To establish a palpable and overriding error related to the minimal evidentiary threshold, the task of an appellant is deceptively simple. First, they must establish that the court of first instance either misinterpreted the evidence adduced to meet the threshold, misinterpreted the evidence adduced in response, or failed to consider material evidence. Second, the appellant must convince the court that the error was so significant that it goes to the very core of the outcome of the application and that appellate intervention is merited.
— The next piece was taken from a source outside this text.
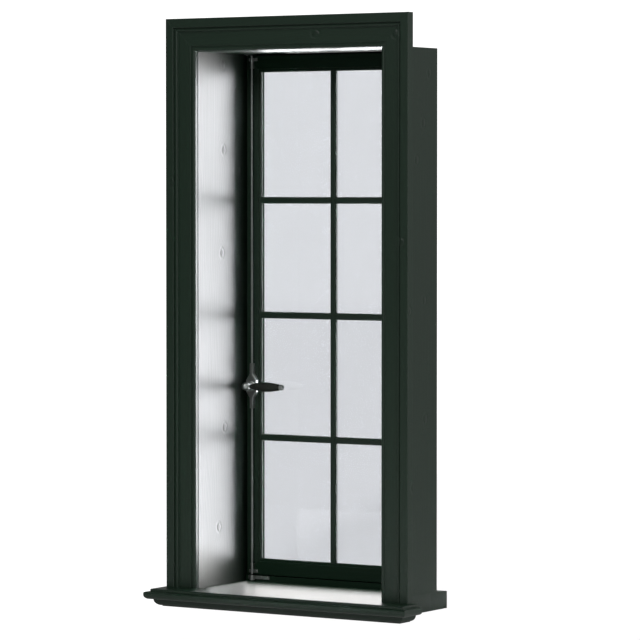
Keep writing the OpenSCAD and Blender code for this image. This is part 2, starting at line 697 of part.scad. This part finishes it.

Giann v. Giannopoulos, the Court of Appeal’s most recent decision addressing the minimal evidentiary threshold, demonstrates the futility of trying to establish a palpable and overriding error if the court’s analysis and findings pertaining to the threshold are grounded in the record. For example, one of the grounds of appeal in this case was that Justice Myers, who presided over the original application, made errors related to the evidence about testamentary capacity. The appellants’ claim that Justice Myers had conflated improvements in the testator’s mood with an improvement in his cognition was dismissed, with the Court of Appeal affirming there was no basis to interfere with the court’s finding that there was no evidence of testamentary incapacity at the time the will was executed. Moreover, the Court of Appeal held that it was open to Justice Myers to conclude that the appellants had “cherry-picked” the evidence to falsely portray the testator as having chronic incapacity.

The Court also affirmed that evidence adduced with respect to undue influence did not meet the threshold, as it had been answered fully and completely by the Respondents. As no palpable and overriding error related to undue influence was established, there was no basis to interfere with Justice Myers’ findings.
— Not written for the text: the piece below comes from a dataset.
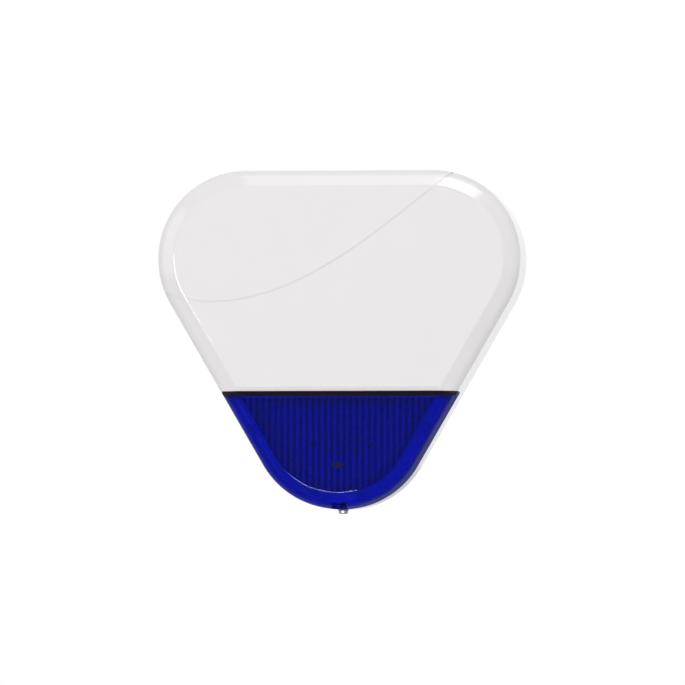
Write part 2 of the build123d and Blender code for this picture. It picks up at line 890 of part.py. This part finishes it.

In dismissing the appeal, the Court of Appeal also noted that it was open to the application judge to find that the appellants’ evidence was insufficient in light of credibility and reliability issues. Justice Myers’ conclusion that much of the evidence presented was “spin”, which he described as “conjecture, assumption and allegations, spun together”, did not merit an appeal, as this criticism did not cloud Justice Myers’ analysis related to credibility, or his assessment of the evidence.
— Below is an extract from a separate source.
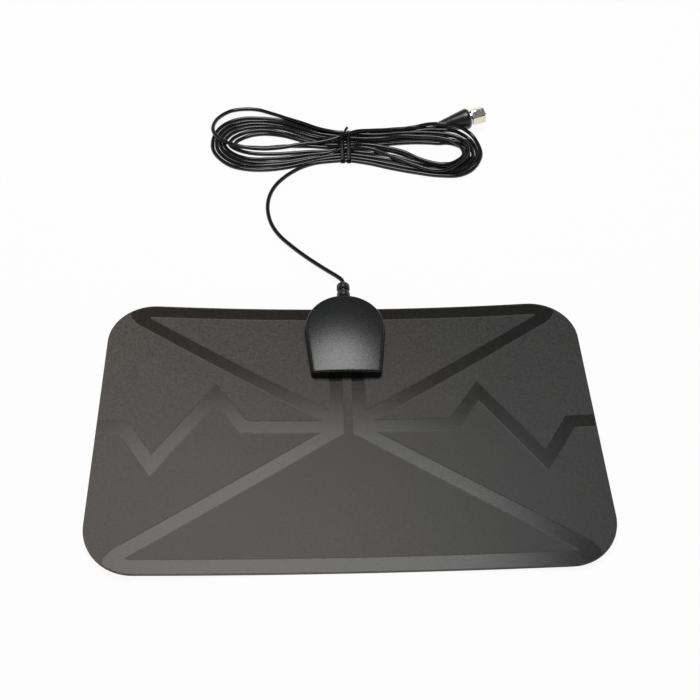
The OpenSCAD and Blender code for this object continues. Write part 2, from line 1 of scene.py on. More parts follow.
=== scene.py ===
# Looks of a flat indoor antenna: a curled laminated sheet with an embossed foil pattern,
# a small moulded housing, and a coax lead wound in a tied hank with a screw-on connector.
# Lengths are millimetres in the part's frame, +Z up, and become metres in the meshes.
import math

import bmesh
import bpy
from mathutils import Matrix, Vector
from mathutils.geometry import convex_hull_2d, delaunay_2d_cdt


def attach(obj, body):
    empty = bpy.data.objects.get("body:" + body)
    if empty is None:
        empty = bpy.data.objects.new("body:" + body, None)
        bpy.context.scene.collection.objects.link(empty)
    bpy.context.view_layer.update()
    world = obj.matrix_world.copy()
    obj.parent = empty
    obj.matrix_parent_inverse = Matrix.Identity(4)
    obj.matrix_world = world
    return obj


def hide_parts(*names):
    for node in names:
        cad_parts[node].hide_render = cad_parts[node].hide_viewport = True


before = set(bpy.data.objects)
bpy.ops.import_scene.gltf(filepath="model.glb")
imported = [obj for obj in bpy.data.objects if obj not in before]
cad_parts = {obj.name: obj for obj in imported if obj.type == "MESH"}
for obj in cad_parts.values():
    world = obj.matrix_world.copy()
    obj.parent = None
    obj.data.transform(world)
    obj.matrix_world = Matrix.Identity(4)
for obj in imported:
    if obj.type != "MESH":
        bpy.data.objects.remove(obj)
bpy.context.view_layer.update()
MM = 0.001


# The part's own sizes, as in the CAD. First the sheet, then the housing and its relief.
SHEET_W, SHEET_H, CORNER_R = 300, 184.5, 29.5
FAR_CURL_R, NEAR_CURL_R = 1490, 2320
FILM_T, FOIL_T = 0.25, 0.1
LAMINATE_T = 2 * FILM_T + FOIL_T
COVER_FRONT_Y, COVER_FRONT_HALF = 37.3, 22.4
COVER_R, COVER_MID_Y, COVER_CORNER_R = 26.1, 72.7, 2.4
COVER_WALL, BACK_COVER_T, SPLIT_Z = 1.5, 2, 0.25
CROWN_Z, CROWN_R, DRAFT, EDGE_R = 10, 178, 0.8, 1.2
CORD_D, CORD_Z = 3, 2.6
RIB_R, RIB_LEN, RIB_GAP, RIB_ROUND, RELIEF_CORE_R = 4.4, 5.2, 1.3, 1.5, 2.6
NECK_END_Y = COVER_MID_Y + COVER_R + 0.5
RELIEF_END_Y = NECK_END_Y + 2 * RIB_LEN + RIB_GAP + 1.7

# The sheet leans on its near edge and on the back cover's front edge. The shift along Y,
# rounded as in the CAD, puts the frame's origin in the middle of sheet and relief.
TILT = math.atan(BACK_COVER_T / (COVER_FRONT_Y + SHEET_H / 2))
LIFT = SHEET_H / 2 * math.sin(TILT) + LAMINATE_T * math.cos(TILT)
Y_SHIFT = round((RELIEF_END_Y - SHEET_H / 2) * math.cos(TILT) / 2, 4)
SEAT = Matrix.Translation((0, -Y_SHIFT, LIFT)) @ Matrix.Rotation(TILT, 4, "X")
CORD_EXIT = Vector((0, RELIEF_END_Y * math.cos(TILT) - CORD_Z * math.sin(TILT) - Y_SHIFT,
                    RELIEF_END_Y * math.sin(TILT) + CORD_Z * math.cos(TILT) + LIFT))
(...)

To learn more about Justice Myers’ original decision, see our blog post Spin is No Substitute for Evidence and episode #678 of our podcast, Hull on Estates.

It is also interesting to note that, in other jurisdictions where a will challenge must satisfy a threshold before proceeding to trial, findings related to credibility and the weighing of evidence may actually be grounds for appeal. For example, in Berta v. McStay, 2021 SKCA 51, the Saskatchewan Court of Appeal saved a will challenge on appeal after finding that the chambers judge was not entitled to weigh the evidence or make credibility findings in light of conflicts in the evidence. Rather, the court’s sole task was to determine whether there was a genuine issue to be tried which merited proving the will in solemn form. In cases where there are conflicts in the evidence on material points, the Saskatchewan Court of Appeal directed that a will challenge ought to be permitted to proceed rather than be dismissed at the threshold, as adverse findings of credibility cannot be made at this stage of the proceedings. In light of the Saskatchewan Court of Appeal’s decision, a potentially thought-provoking question to consider is whether the outcome of the appeal in Giann v. Giannopooulos would have been different had Justice Myers’ decision been appealed elsewhere in Canada.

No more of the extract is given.